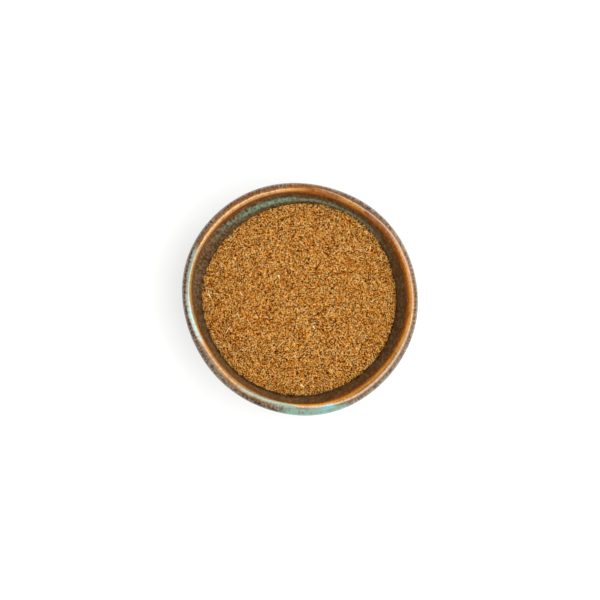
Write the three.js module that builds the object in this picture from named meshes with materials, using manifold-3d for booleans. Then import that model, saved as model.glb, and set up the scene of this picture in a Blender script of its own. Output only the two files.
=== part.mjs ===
// A small stoneware bowl with a hand-altered lip, filled with coarsely ground cumin.
// Millimetres, +Z up. The origin is the centre of the bowl's box, on the surface that the foot rests on.
// Seen from above, +X is to the right and +Y is away from the viewer.
import * as THREE from "three";
import { mergeVertices } from "three/addons/utils/BufferGeometryUtils.js";
import Module from "manifold-3d";

// ---------------------------------------------------------------- driving dimensions
const BOWL = {
  height: 38, // to the mean crest of the lip
  lipRadius: 44.5, // mean radius of the outline
  lipThickness: 4.2,
  lipRise: 2.6, // height of the rounded lip above the straight wall
  floorThickness: 4.6, // clay under the cumin, above the recess
  sides: 64, // facets around
};
const FOOT = { outer: 24.5, inner: 20, height: 3.6, recess: 2.2, chamfer: 0.6 };

// How the walls curve: where the handles of each curve stand, from its ends.
const OUTER_CURVE = {
  belly: { out: 8.5, up: 1.2 }, // from the top of the foot
  flare: { in: 5.4, down: 15 }, // from the lip
};
const INNER_CURVE = { in: 5.6, down: 10.5 }; // from the lip, and the same distance in at the floor

const HEAP = {
  edgeBelowCrest: 9.6, // where the cumin meets the wall
  radius: 37, // of that edge, on average
  crown: 2.2, // rise of the middle above it
  shoulder: 2.6, // how late the crown falls away: 2 is a dome, more is flatter in the middle
  gap: 0.3, // between the cumin and the glaze
  grid: 1.42, // spacing of the relief's points
  jitter: 0.2, // how far a point strays from its place, as a share of the grid
  relief: 0.3, // height of the meal's bumps, up and down
  margin: 3.5, // what the coarse pieces keep clear of the wall
  tilt: 0.25, // most that a coarse piece leans, in radians
  seed: 20817,
};
const DIPS = { depth: 0.28, lengthX: 38, lengthY: 46, shiftX: 4, shiftY: -3 }; // soft hollows

// Slow waves round the bowl: lobes, height in mm, and the angle of a crest in degrees.
const OUTLINE = [
  { lobes: 1, swell: 0.34, crest: 73 },
  { lobes: 2, swell: 0.79, crest: -33 },
  { lobes: 3, swell: 0.32, crest: 30 },
  { lobes: 6, swell: 0.11, crest: -14 },
];
const LIP_HEIGHT = [
  { lobes: 2, swell: 0.35, crest: 75 },
  { lobes: 3, swell: 0.3, crest: 20 },
];
const LIP_THICKNESS = [
  { lobes: 1, swell: 0.45, crest: 290 },
  { lobes: 4, swell: 0.15, crest: 35 },
];
const HEAP_EDGE = [
  { lobes: 2, swell: 0.65, crest: 33 },
  { lobes: 3, swell: 0.65, crest: 55 },
  { lobes: 4, swell: 0.4, crest: -24 },
];

// Pieces in the meal that are coarse enough to show one by one.
const CRUMBS = { count: 64, shortest: 0.75, longest: 1.5, width: [0.6, 0.9], height: 0.55, turns: 1.9 };
const SLIVERS = {
  count: 30,
  shortest: 2,
  longest: 3.6,
  width: 0.62,
  height: 0.8, // of the width
  tip: 0.4, // of the width
  sides: 5,
  turns: 0.4,
};

// ---------------------------------------------------------------- small helpers
const wasm = await Module();
wasm.setup();

const waveAt = (waves, angle) =>
  waves.reduce(
    (sum, { lobes, swell, crest }) =>
      sum + swell * Math.cos(lobes * (angle - THREE.MathUtils.degToRad(crest))),
    0,
  );

// A repeatable stream of numbers from 0 to 1.
function randomStream(seed) {
  let state = seed >>> 0;
  return () => {
    state = (state + 0x6d2b79f5) >>> 0;
    let t = Math.imul(state ^ (state >>> 15), 1 | state);
    t = (t + Math.imul(t ^ (t >>> 7), 61 | t)) ^ t;
    return ((t ^ (t >>> 14)) >>> 0) / 2 ** 32;
  };
}

function toSolid(geometry) {
  const bare = new THREE.BufferGeometry()
    .setAttribute("position", geometry.getAttribute("position"))
    .setIndex(geometry.getIndex());
  const merged = mergeVertices(bare, 1e-4);
  return new wasm.Manifold(
    new wasm.Mesh({
      numProp: 3,
      vertProperties: merged.getAttribute("position").array,
      triVerts: new Uint32Array(merged.getIndex().array),
    }),
  );
}

function toGeometry(solid) {
  const mesh = solid.getMesh();
  const geometry = new THREE.BufferGeometry()
    .setAttribute("position", new THREE.BufferAttribute(mesh.vertProperties, 3))
    .setIndex(new THREE.BufferAttribute(mesh.triVerts, 1));
  geometry.computeVertexNormals();
  return geometry;
}

// ---------------------------------------------------------------- the bowl's section
const lipBase = BOWL.height - BOWL.lipRise;
const floorTop = FOOT.recess + BOWL.floorThickness;
const innerLip = BOWL.lipRadius - BOWL.lipThickness;
const heapEdge = BOWL.height - HEAP.edgeBelowCrest;
const waveFoot = heapEdge - 1; // inside, the lip's waves have died out just under the cumin

// Outside, from the foot up to the lip: full low down, and still leaning out at the top.
const outerWall = new THREE.CubicBezierCurve(
  new THREE.Vector2(FOOT.outer, FOOT.height),
  new THREE.Vector2(FOOT.outer + OUTER_CURVE.belly.out, FOOT.height + OUTER_CURVE.belly.up),
  new THREE.Vector2(BOWL.lipRadius - OUTER_CURVE.flare.in, lipBase - OUTER_CURVE.flare.down),
  new THREE.Vector2(BOWL.lipRadius, lipBase),
);
// Inside, from the lip down to the middle of the floor: it opens wider than the outside does.
const innerWall = new THREE.CubicBezierCurve(
  new THREE.Vector2(innerLip, lipBase),
  new THREE.Vector2(innerLip - INNER_CURVE.in, lipBase - INNER_CURVE.down),
  new THREE.Vector2(innerLip - INNER_CURVE.in, floorTop),
  new THREE.Vector2(0, floorTop),
);
// Over the lip, a half ellipse from the outside to the inside.
const lipRound = new THREE.EllipseCurve(
  BOWL.lipRadius - BOWL.lipThickness / 2,
  lipBase,
  BOWL.lipThickness / 2,
  BOWL.lipRise,
  0,
  Math.PI,
);

// How much of the lip's waves a height takes: the inside is truly round from the cumin down, and
// the outside from the foot down. A section point is from 0, outside, to 1, inside.
function lipShare(z, inside) {
  const { smoothstep, lerp } = THREE.MathUtils;
  const [outer, inner] = [FOOT.height, waveFoot].map((low) => smoothstep(z, low, lipBase));
  return lerp(outer, inner, inside);
}
const sectionPoint = (point, inside) => ({ r: point.x, z: point.y, inside });
const along = (curve, count, inside) =>
  curve.getPoints(count).map((point, i) => sectionPoint(point, inside(i / count)));

const steps = { outerWall: 8, lip: 8, innerWall: 9 };

function bowlSection() {
  const { outer, inner, height, recess, chamfer } = FOOT;
  const underside = [
    [0, recess],
    [inner - recess, recess],
    [inner, 0],
    [outer - chamfer, 0],
    [outer, chamfer],
    [outer, height - chamfer],
  ].map(([r, z]) => ({ r, z, inside: 0 }));
  return [
    ...underside,
    ...along(outerWall, steps.outerWall, () => 0).slice(0, -1),
    ...along(lipRound, steps.lip, (t) => t),
    ...along(innerWall, steps.innerWall, () => 1).slice(1),
  ];
}

// The space inside the bowl, kept clear of the glaze by the gap, and closed above the lip.
function cavitySection() {
  const last = steps.innerWall;
  const wall = innerWall.getPoints(last).map((point, i) => {
    const tangent = innerWall.getTangent(i / last);
    const r = i === last ? 0 : point.x + tangent.y * HEAP.gap;
    return { r, z: point.y - tangent.x * HEAP.gap, inside: 1 };
  });
  return [...wall.reverse(), { r: 0, z: lipBase, inside: 1 }];
}

// Spins a section, then moves each ring of points by the waves that the section gives it.
function turned(section) {
  const points = section.map(({ r, z }) => new THREE.Vector2(r, z));
  const geometry = new THREE.LatheGeometry(points, BOWL.sides);
  const uv = geometry.getAttribute("uv");
  geometry.rotateX(Math.PI / 2);
  const position = geometry.getAttribute("position");
  for (let i = 0; i < position.count; i++) {
    const { r, inside } = section[Math.round(uv.getY(i) * (section.length - 1))];
    if (r === 0) continue;
    const [x, y, z] = [position.getX(i), position.getY(i), position.getZ(i)];
    const angle = Math.atan2(y, x);
    const share = lipShare(z, inside);
    const outward = waveAt(OUTLINE, angle) - inside * waveAt(LIP_THICKNESS, angle);
    const stretch = (r + share * outward) / r;
    position.setXYZ(i, x * stretch, y * stretch, z + share ** 2 * waveAt(LIP_HEIGHT, angle));
  }
  return geometry;
}

// ---------------------------------------------------------------- the ground cumin
const random = randomStream(HEAP.seed);
const between = (low, high) => low + (high - low) * random();

// The settled surface without its grain: a low crown, with soft dips, that meets the wall unevenly.
function heapLevel(x, y) {
  const out = Math.min(1, Math.hypot(x, y) / HEAP.radius);
  const crown = HEAP.crown * (1 - out ** HEAP.shoulder);
  const turnX = (2 * Math.PI * (x + DIPS.shiftX)) / DIPS.lengthX;
  const turnY = (2 * Math.PI * (y + DIPS.shiftY)) / DIPS.lengthY;
  const dips = DIPS.depth * Math.sin(turnX) * Math.cos(turnY);
  return heapEdge + crown + dips + out ** 3 * waveAt(HEAP_EDGE, Math.atan2(y, x));
}

// A block with a top of even triangles, sheared from long cells, each point a bump of the meal.
function heapBlock() {
  const rowHeight = HEAP.grid * Math.sin(Math.PI / 3);
  const lean = Math.tan(Math.PI / 6);
  const side = 2 * BOWL.lipRadius;
  const rows = Math.ceil(side / rowHeight);
  const columns = Math.ceil((side * (1 + lean)) / HEAP.grid);
  const size = [columns * HEAP.grid, rows * rowHeight, BOWL.height];
  const block = new THREE.BoxGeometry(...size, columns, rows, 1);
  const merged = mergeVertices(block.deleteAttribute("normal").deleteAttribute("uv"), 1e-4);
  const position = merged.getAttribute("position");
  for (let i = 0; i < position.count; i++) {
    const stray = HEAP.jitter * HEAP.grid;
    const y = position.getY(i) + between(-stray, stray);
    const x = position.getX(i) - y * lean + between(-stray, stray);
    const top = position.getZ(i) > 0;
    const bump = between(-1, 1) * HEAP.relief;
    position.setXYZ(i, x, y, top ? heapLevel(x, y) + bump : 0);
  }
  return merged;
}

// Spreads pieces evenly over the heap by the golden angle, each turned at random and half sunk.
function scattered({ count, turns }, makePiece) {
  const golden = Math.PI * (3 - Math.sqrt(5));
  const reach = HEAP.radius - HEAP.margin;
  return Array.from({ length: count }, (_, i) => {
    const distance = reach * Math.sqrt((i + 0.5) / count);
    const angle = i * golden + turns;
    const [x, y] = [distance * Math.cos(angle), distance * Math.sin(angle)];
    const piece = makePiece();
    piece.rotateX(between(-HEAP.tilt, HEAP.tilt)).rotateZ(between(0, 2 * Math.PI));
    return piece.translate(x, y, heapLevel(x, y) + HEAP.relief);
  });
}

// A broken bit of seed: a lumpy pebble, flatter than it is long.
function crumb() {
  const length = between(CRUMBS.shortest, CRUMBS.longest);
  const piece = new THREE.IcosahedronGeometry(length / 2, 0);
  return piece.scale(1, between(...CRUMBS.width), CRUMBS.height);
}

// A splinter of husk or stalk: long, thin and pointed at one end.
function sliver() {
  const { shortest, longest, width, height, tip, sides } = SLIVERS;
  const length = between(shortest, longest);
  const piece = new THREE.CylinderGeometry((width * tip) / 2, width / 2, length, sides);
  return piece.rotateZ(Math.PI / 2).scale(1, 1, height);
}

// The largest body alone is kept, so that a piece which misses the surface is dropped.
function heapSolid() {
  const core = toSolid(turned(cavitySection())).intersect(toSolid(heapBlock()));
  const pieces = [...scattered(SLIVERS, sliver), ...scattered(CRUMBS, crumb)];
  const joined = pieces.reduce((heap, piece) => heap.add(toSolid(piece)), core);
  const bodies = joined.decompose().sort((a, b) => b.volume() - a.volume());
  return bodies[0];
}

// ---------------------------------------------------------------- the whole
function named(name, geometry, look) {
  const mesh = new THREE.Mesh(geometry, new THREE.MeshStandardMaterial(look));
  mesh.name = name;
  return mesh;
}

const bowl = named("bowl", turned(bowlSection()), {
  color: 0x5b3a22,
  roughness: 0.25,
  metalness: 0,
});
const cumin = named("ground_cumin", toGeometry(heapSolid()), {
  color: 0xb17536,
  roughness: 0.9,
  metalness: 0,
  flatShading: true,
});

const whole = new THREE.Group();
whole.add(bowl, cumin);

// The waves leave the outline a little off the turning axis, so its box is centred on the origin.
const middle = new THREE.Box3().setFromObject(bowl).getCenter(new THREE.Vector3());
bowl.position.set(-middle.x, -middle.y, 0);
cumin.position.copy(bowl.position);

export default whole;
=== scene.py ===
# %% [markdown]
# # A small stoneware bowl of ground cumin
#
# The real thing is a hand-thrown bowl, about 90 mm across, with a dark olive-brown glaze that thins to
# amber where it runs off the lip, and coarsely ground cumin that fills it to a centimetre below that.
# A plain solid model already holds the size and place of both. This lesson loads that model and dresses
# it, and at the end measures what shows against the solids that it stands for.

import math

import bmesh
import bpy
import numpy as np
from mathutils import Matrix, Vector, noise
from mathutils.geometry import interpolate_bezier


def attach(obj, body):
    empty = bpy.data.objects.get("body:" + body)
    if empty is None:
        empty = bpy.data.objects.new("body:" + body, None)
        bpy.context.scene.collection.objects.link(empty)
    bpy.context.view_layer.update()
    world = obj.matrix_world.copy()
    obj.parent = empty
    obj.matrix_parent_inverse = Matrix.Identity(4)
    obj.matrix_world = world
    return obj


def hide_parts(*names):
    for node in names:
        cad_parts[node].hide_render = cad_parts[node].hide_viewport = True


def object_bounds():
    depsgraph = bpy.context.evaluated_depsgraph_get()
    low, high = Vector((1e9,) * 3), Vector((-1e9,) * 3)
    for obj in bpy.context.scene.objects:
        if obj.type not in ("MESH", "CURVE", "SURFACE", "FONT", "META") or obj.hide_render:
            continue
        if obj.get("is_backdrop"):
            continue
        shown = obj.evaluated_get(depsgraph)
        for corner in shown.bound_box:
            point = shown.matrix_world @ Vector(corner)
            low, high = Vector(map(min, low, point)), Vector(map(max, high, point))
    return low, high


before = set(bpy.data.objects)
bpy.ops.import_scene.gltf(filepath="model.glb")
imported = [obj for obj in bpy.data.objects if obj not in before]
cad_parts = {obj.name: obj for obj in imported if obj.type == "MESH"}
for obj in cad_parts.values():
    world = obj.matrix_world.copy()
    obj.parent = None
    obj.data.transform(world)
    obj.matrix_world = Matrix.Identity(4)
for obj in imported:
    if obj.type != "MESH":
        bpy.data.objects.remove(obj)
CAD_LOW, CAD_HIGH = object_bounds()
MM = 0.001


def in_mm(corner):
    """A corner in metres, as rounded millimetres to print."""
    return tuple(round(float(part) / MM, 2) for part in corner)


print("solids:", sorted(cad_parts), "from", in_mm(CAD_LOW), "to", in_mm(CAD_HIGH), "mm")

# %% [markdown]
# ## Where the photographer stood
#
# The photograph looks straight down, so the sides of the bowl never show, and only its outline, its lip
# and a ring of its inner wall do. A camera 0.7 m above the lip sees them with the same small amount of
# perspective. The lens then follows from one measure, the width of table that the frame takes in at the
# height of the lip.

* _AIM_
All lines from the beginning of the material above through the one with "4, shiftY: -3" need to be returned exactly; please return those and only those.

* _RESULT_
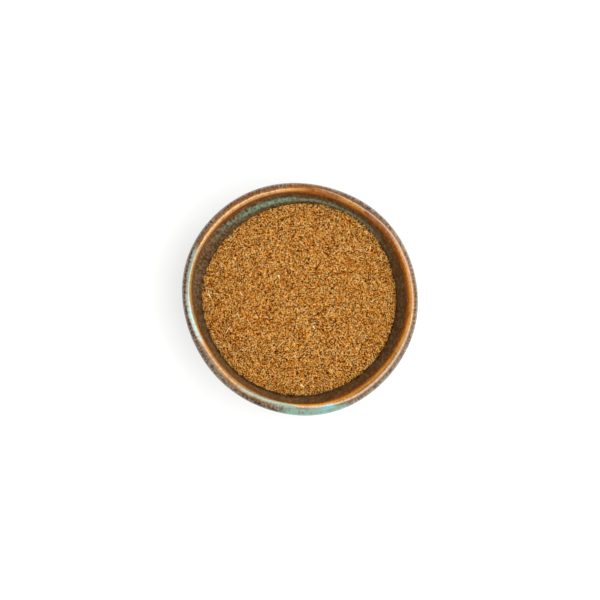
Write the three.js module that builds the object in this picture from named meshes with materials, using manifold-3d for booleans. Then import that model, saved as model.glb, and set up the scene of this picture in a Blender script of its own. Output only the two files.
=== part.mjs ===
// A small stoneware bowl with a hand-altered lip, filled with coarsely ground cumin.
// Millimetres, +Z up. The origin is the centre of the bowl's box, on the surface that the foot rests on.
// Seen from above, +X is to the right and +Y is away from the viewer.
import * as THREE from "three";
import { mergeVertices } from "three/addons/utils/BufferGeometryUtils.js";
import Module from "manifold-3d";

// ---------------------------------------------------------------- driving dimensions
const BOWL = {
  height: 38, // to the mean crest of the lip
  lipRadius: 44.5, // mean radius of the outline
  lipThickness: 4.2,
  lipRise: 2.6, // height of the rounded lip above the straight wall
  floorThickness: 4.6, // clay under the cumin, above the recess
  sides: 64, // facets around
};
const FOOT = { outer: 24.5, inner: 20, height: 3.6, recess: 2.2, chamfer: 0.6 };

// How the walls curve: where the handles of each curve stand, from its ends.
const OUTER_CURVE = {
  belly: { out: 8.5, up: 1.2 }, // from the top of the foot
  flare: { in: 5.4, down: 15 }, // from the lip
};
const INNER_CURVE = { in: 5.6, down: 10.5 }; // from the lip, and the same distance in at the floor

const HEAP = {
  edgeBelowCrest: 9.6, // where the cumin meets the wall
  radius: 37, // of that edge, on average
  crown: 2.2, // rise of the middle above it
  shoulder: 2.6, // how late the crown falls away: 2 is a dome, more is flatter in the middle
  gap: 0.3, // between the cumin and the glaze
  grid: 1.42, // spacing of the relief's points
  jitter: 0.2, // how far a point strays from its place, as a share of the grid
  relief: 0.3, // height of the meal's bumps, up and down
  margin: 3.5, // what the coarse pieces keep clear of the wall
  tilt: 0.25, // most that a coarse piece leans, in radians
  seed: 20817,
};
const DIPS = { depth: 0.28, lengthX: 38, lengthY: 46, shiftX: 4, shiftY: -3 }; // soft hollows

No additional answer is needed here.